The technology landscape of optical communication is drastically changing due to rapid growth in need for high speed connectivity. 5G, Cloud computing, Smart cities, Connected vehicles, Internet-of-Things (IoT), Massive machine communications, Augmented reality/Virtual reality (AR/VR) are some of the leading technology advancements which are the core drivers for the development of optical technologies.
May 06, 2019
Nowadays, companies are heavily investing in the R&D to identify new materials which can improve the performance of existing optical communication devices. Graphene, a material which has always been under the research scanner is now being investigated to explore its different applications in the field of optical communication. Chinese academic institutes are at the forefront of conducting active research in this technology area.

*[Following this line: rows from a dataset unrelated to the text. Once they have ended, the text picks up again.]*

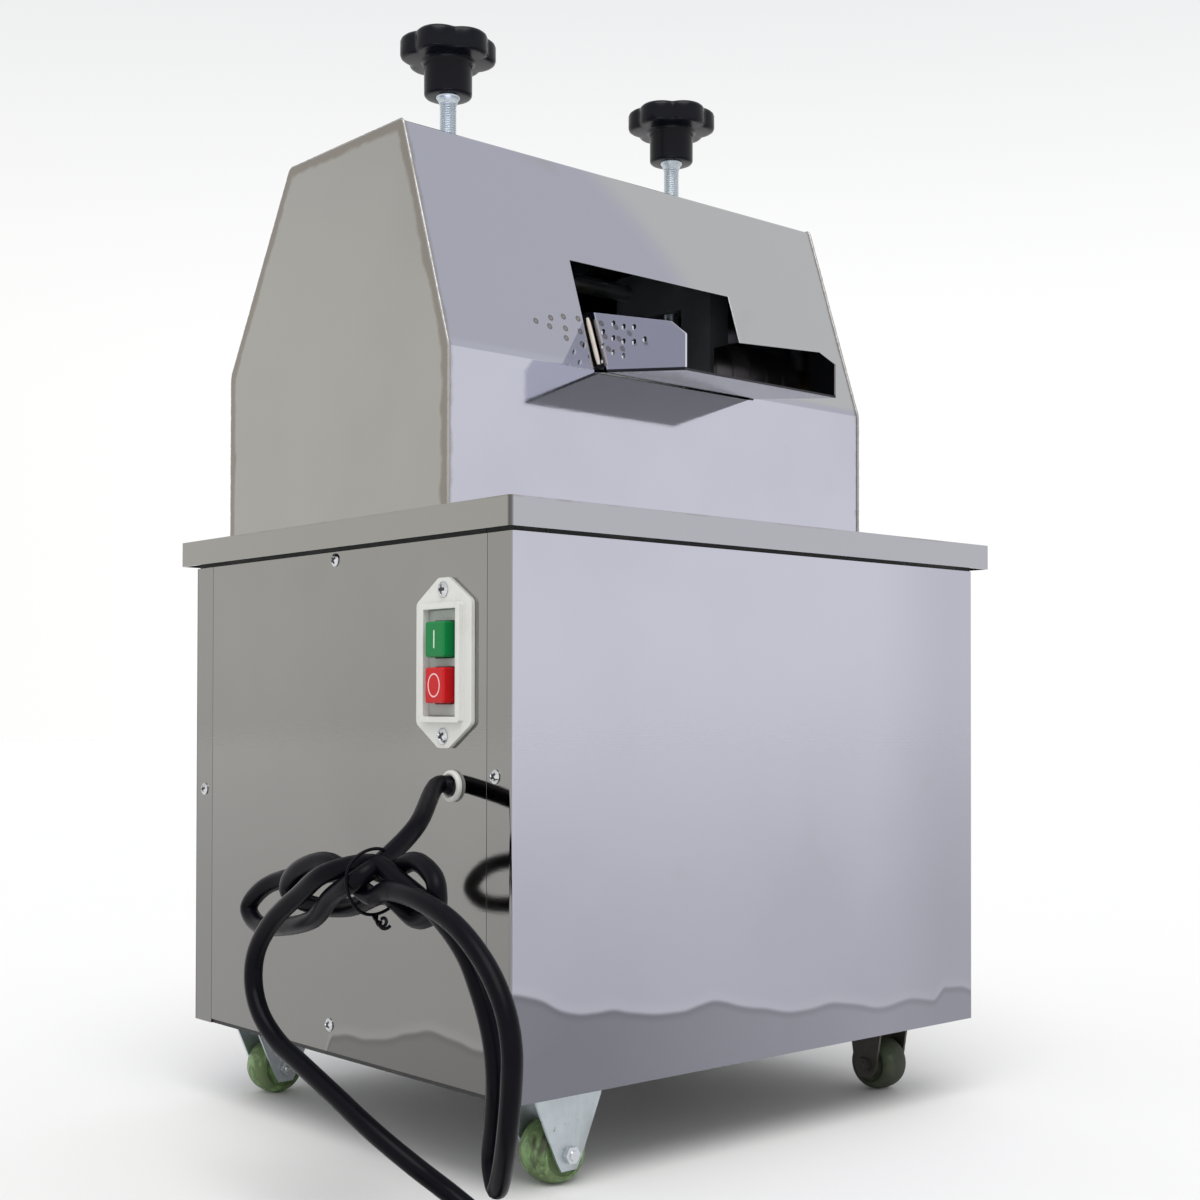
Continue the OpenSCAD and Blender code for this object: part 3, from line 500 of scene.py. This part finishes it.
def baked(thing):
    # a plain mesh object in place of one with modifiers or of a curve
    graph = bpy.context.evaluated_depsgraph_get()
    mesh = bpy.data.meshes.new_from_object(thing.evaluated_get(graph))
    name = thing.name
    bpy.data.objects.remove(thing)
    plain = bpy.data.objects.new(name, mesh)
    bpy.context.scene.collection.objects.link(plain)
    return plain


def softened(node, width, segments=2, smooth=35):
    # a copy of a CAD part with its loose triangles joined and its edges rounded
    mesh = frame["nodes"][node].data.copy()
    work = bmesh.new()
    work.from_mesh(mesh)
    bmesh.ops.remove_doubles(work, verts=work.verts, dist=2e-6)
    bmesh.ops.dissolve_limit(work, angle_limit=math.radians(0.6), verts=work.verts, edges=work.edges)
    work.to_mesh(mesh)
    work.free()
    thing = bpy.data.objects.new(node + "_soft", mesh)
    bpy.context.scene.collection.objects.link(thing)
    bevel = thing.modifiers.new("edges", "BEVEL")
    bevel.width = width
    bevel.segments = segments
    bevel.limit_method = "ANGLE"
    bevel.angle_limit = math.radians(smooth)
    bevel.use_clamp_overlap = True
    bevel.miter_outer = "MITER_ARC"
    for face in mesh.polygons:
        face.use_smooth = True
    weighted = thing.modifiers.new("shading", "WEIGHTED_NORMAL")
    weighted.keep_sharp = True
    thing = baked(thing)
    return fit(thing, finishOf[node], bodyOf[node], node)


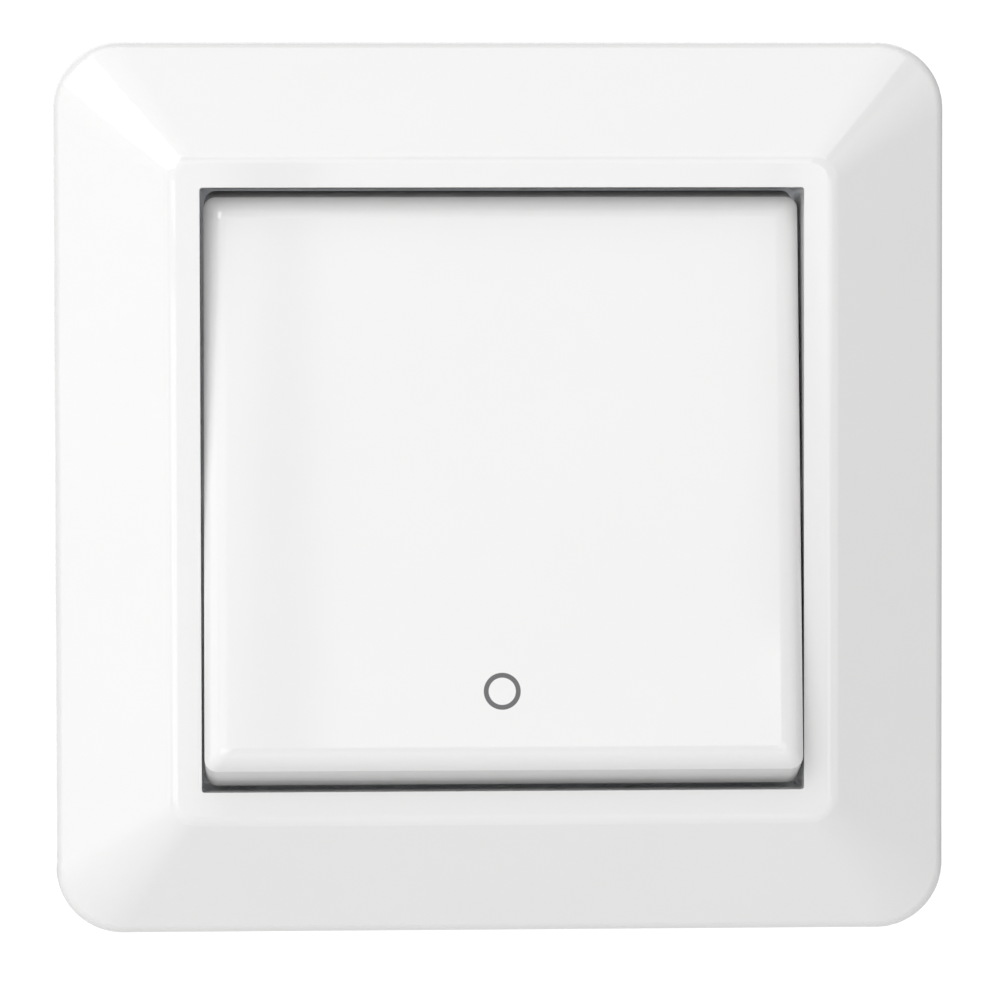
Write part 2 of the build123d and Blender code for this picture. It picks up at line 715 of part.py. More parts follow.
# Support plate: punched steel, with four tabs bent forward that hold the cover frame
with BuildPart() as support_plate:
    tab_inner = collar_outer / 2 + tab_gap
    with BuildSketch(front_plane):
        RectangleRounded(plate_size, plate_size, plate_corner)
        RectangleRounded(
            cover_plug_width + 2 * cover_plug_gap,
            cover_plug_height + 2 * cover_plug_gap,
            cover_corner,
            mode=Mode.SUBTRACT,
        )
        with GridLocations(box_screw_spacing, 0, 2, 1):
            Circle(box_screw_hole_radius, mode=Mode.SUBTRACT)
        # Notches that the tabs' metal was cut from
        with GridLocations(plate_size, tab_spacing, 2, 2):
            Rectangle(plate_size - 2 * tab_inner, tab_width, mode=Mode.SUBTRACT)
    extrude(amount=plate_thickness)
    with BuildSketch(front_plane):
        with GridLocations(2 * tab_inner + plate_thickness, tab_spacing, 2, 2):
            Rectangle(plate_thickness, tab_width)
    extrude(amount=plate_thickness + tab_height)
    # Stiffening beads pressed forward on both sides of the mechanism
    with BuildSketch(front_plane):
        with GridLocations(bead_spacing, 0, 2, 1):
            SlotOverall(plate_bead_length, plate_bead_width, rotation=90)
    extrude(amount=plate_bead_height, mode=Mode.SUBTRACT)
    with BuildSketch(front_plane.offset(plate_thickness)):
        with GridLocations(bead_spacing, 0, 2, 1):
            SlotOverall(plate_bead_length, plate_bead_width, rotation=90)
    extrude(amount=plate_bead_height)
    with BuildSketch(front_plane.offset(plate_thickness + catch_rise - catch_height / 2 - catch_clearance)):
        with GridLocations(2 * tab_inner + plate_thickness, tab_spacing, 2, 2):
            Rectangle(2 * plate_thickness, catch_length + 2 * catch_clearance)
    extrude(amount=catch_height + 2 * catch_clearance, mode=Mode.SUBTRACT)
finish(support_plate, "support_plate")
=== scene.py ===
from math import cos, pi, radians, sin

import bmesh
import bpy
from mathutils import Matrix, Vector


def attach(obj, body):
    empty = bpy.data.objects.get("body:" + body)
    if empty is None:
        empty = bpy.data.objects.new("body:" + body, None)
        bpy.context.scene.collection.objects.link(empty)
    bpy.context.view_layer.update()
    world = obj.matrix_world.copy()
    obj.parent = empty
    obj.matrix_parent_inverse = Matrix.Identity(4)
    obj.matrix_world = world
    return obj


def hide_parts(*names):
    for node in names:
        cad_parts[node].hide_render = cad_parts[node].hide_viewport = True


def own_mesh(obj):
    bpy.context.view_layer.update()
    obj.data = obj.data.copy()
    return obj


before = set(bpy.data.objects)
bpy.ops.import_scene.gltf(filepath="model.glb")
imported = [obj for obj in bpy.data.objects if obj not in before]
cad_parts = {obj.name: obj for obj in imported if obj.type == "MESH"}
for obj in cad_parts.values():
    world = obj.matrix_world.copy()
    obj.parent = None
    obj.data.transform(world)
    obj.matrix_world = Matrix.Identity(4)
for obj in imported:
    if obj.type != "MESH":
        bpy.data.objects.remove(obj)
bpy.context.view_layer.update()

mm = 0.001


# Switch base: the body that sits in the wall box, moulded in one piece from light
# grey thermoset plastic, with a fine spark-eroded texture and round ejector marks.
class Value:
    """One output of a node. Sums, products and comparisons with it add Math nodes."""

    def __init__(self, finish, socket):
        self.finish = finish
        self.socket = socket

    def math(self, operation, *values):
        return self.finish.node("Math", {"operation": operation}, dict(enumerate(values)))

    def __add__(self, other):
        return self.math("ADD", self, other)

    def __radd__(self, other):
        return self.math("ADD", other, self)

    def __sub__(self, other):
        return self.math("SUBTRACT", self, other)

    def __mul__(self, other):
        return self.math("MULTIPLY", self, other)

    def __rmul__(self, other):
        return self.math("MULTIPLY", other, self)

    def __pow__(self, other):
        return self.math("POWER", self, other)

    def __lt__(self, other):
        return self.math("LESS_THAN", self, other)

    def __abs__(self):
        return self.math("ABSOLUTE", self)

    def step(self, low, high):
        """0 at low, 1 at high and smooth between."""
        sockets = {"Value": self, "From Min": low, "From Max": high}
        return self.finish.node("MapRange", {"interpolation_type": "SMOOTHSTEP"}, sockets)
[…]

Two-dimensional (2D) nanomaterials have also emerged as one of the most active research fields. 2D Transition Metal Dichalcogenide (2DTMD) and Black Phosphorus are two of the most prominently studied 2D nanomaterials . Owing to their superior optical and electrical properties, these materials are being researched and used for the production of optoelectronic devices. 2DTMD is emerging as one of the potential alternatives to Graphene due to its wide range of electronic band structure spanning visible and infra-red spectrum. Molybdenum disulfide (MoS2) is one of the most actively researched 2DTMD. Black Phosphorus has different crystal structure and narrower band-gap than 2DTMD and exhibits the property of thickness-dependent direct bandgap. However, high sensitivity of these 2D nanomaterials to external conditions is a challenge which needs to be overcome before they can be used in mass-production of electronic and optoelectronic devices.